Parts and joints as JSON —
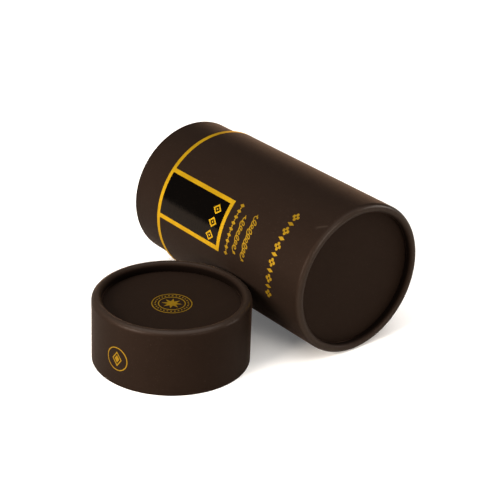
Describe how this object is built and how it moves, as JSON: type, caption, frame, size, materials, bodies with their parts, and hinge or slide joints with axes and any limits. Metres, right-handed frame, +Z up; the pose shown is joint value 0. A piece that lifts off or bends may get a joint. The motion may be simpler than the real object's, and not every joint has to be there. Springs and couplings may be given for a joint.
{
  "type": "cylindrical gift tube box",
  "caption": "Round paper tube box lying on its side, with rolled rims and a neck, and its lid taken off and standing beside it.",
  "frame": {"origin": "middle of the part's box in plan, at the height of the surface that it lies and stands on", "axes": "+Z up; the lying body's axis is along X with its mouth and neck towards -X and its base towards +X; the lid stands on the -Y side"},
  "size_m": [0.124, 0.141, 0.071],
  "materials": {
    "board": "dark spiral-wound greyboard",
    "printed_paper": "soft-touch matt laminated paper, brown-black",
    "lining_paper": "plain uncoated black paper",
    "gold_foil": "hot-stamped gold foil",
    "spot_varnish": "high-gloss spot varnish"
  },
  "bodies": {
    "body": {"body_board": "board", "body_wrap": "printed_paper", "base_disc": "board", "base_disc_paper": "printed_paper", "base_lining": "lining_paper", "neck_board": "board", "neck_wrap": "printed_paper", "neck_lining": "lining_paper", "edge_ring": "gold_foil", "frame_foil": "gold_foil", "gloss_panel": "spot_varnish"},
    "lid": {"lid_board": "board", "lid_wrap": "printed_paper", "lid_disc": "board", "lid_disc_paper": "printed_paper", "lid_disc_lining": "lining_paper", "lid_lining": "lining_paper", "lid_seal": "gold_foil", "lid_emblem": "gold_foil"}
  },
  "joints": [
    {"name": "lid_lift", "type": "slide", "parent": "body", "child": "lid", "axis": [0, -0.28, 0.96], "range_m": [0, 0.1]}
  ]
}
* * *
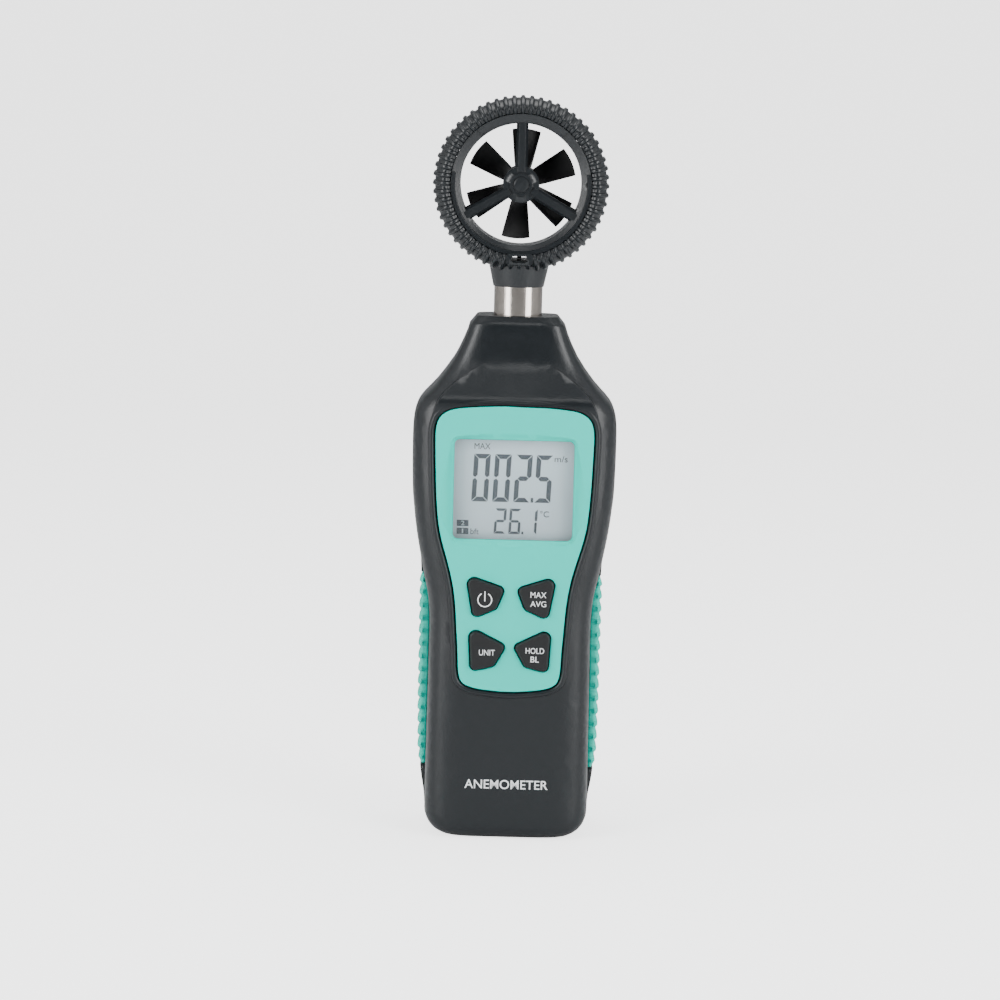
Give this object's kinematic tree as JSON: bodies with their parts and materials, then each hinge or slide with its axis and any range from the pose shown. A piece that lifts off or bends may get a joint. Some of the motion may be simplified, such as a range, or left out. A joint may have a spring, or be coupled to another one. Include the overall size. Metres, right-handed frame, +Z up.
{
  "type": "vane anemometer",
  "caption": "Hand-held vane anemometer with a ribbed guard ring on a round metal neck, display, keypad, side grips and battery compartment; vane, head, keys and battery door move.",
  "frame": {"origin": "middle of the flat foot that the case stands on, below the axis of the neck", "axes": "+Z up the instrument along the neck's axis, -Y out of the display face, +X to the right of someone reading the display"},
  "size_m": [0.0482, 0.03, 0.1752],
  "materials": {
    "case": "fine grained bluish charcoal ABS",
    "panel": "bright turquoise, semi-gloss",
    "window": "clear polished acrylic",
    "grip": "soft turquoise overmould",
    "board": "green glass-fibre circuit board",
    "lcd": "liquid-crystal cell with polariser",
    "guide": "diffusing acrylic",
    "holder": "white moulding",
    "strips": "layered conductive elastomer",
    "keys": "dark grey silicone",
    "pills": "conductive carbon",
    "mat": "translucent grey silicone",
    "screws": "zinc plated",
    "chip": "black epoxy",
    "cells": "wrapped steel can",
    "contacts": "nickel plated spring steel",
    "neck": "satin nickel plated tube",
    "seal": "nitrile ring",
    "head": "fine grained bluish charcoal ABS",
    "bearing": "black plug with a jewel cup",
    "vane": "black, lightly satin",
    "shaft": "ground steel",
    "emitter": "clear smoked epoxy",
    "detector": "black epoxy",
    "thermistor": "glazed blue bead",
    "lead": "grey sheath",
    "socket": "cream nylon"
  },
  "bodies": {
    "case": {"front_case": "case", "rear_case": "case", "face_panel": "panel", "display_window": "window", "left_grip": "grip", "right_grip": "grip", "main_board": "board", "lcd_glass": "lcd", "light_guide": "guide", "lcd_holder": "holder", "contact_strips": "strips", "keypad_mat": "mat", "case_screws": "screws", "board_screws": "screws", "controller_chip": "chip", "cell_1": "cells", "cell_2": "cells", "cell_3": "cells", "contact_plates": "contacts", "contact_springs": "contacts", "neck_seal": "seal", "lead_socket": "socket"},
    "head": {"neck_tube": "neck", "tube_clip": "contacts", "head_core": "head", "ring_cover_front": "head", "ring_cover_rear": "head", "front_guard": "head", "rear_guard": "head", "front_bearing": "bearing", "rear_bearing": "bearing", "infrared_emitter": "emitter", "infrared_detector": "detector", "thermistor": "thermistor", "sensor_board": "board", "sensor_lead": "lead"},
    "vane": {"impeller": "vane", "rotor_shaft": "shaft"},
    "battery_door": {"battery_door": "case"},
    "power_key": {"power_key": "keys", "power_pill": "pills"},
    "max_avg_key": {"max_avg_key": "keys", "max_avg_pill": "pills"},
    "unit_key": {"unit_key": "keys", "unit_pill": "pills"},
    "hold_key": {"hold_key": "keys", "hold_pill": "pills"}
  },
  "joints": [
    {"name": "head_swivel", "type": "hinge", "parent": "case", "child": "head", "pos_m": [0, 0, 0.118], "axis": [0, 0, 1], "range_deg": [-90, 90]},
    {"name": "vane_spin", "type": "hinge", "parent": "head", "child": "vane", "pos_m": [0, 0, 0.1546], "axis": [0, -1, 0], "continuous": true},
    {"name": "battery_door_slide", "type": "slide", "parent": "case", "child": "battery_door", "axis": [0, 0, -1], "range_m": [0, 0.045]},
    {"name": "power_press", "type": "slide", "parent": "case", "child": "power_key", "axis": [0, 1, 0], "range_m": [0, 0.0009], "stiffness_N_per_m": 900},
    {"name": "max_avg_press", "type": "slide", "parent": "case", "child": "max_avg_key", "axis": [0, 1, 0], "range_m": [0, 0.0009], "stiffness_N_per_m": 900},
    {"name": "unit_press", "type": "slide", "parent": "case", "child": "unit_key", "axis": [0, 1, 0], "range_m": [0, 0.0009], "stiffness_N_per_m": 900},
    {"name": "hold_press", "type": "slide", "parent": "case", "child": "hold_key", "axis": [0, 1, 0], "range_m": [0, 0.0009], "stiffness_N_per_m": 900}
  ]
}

The exercise — Report the number of lines in the listing above that include the word "type", and nothing else.

Result — 11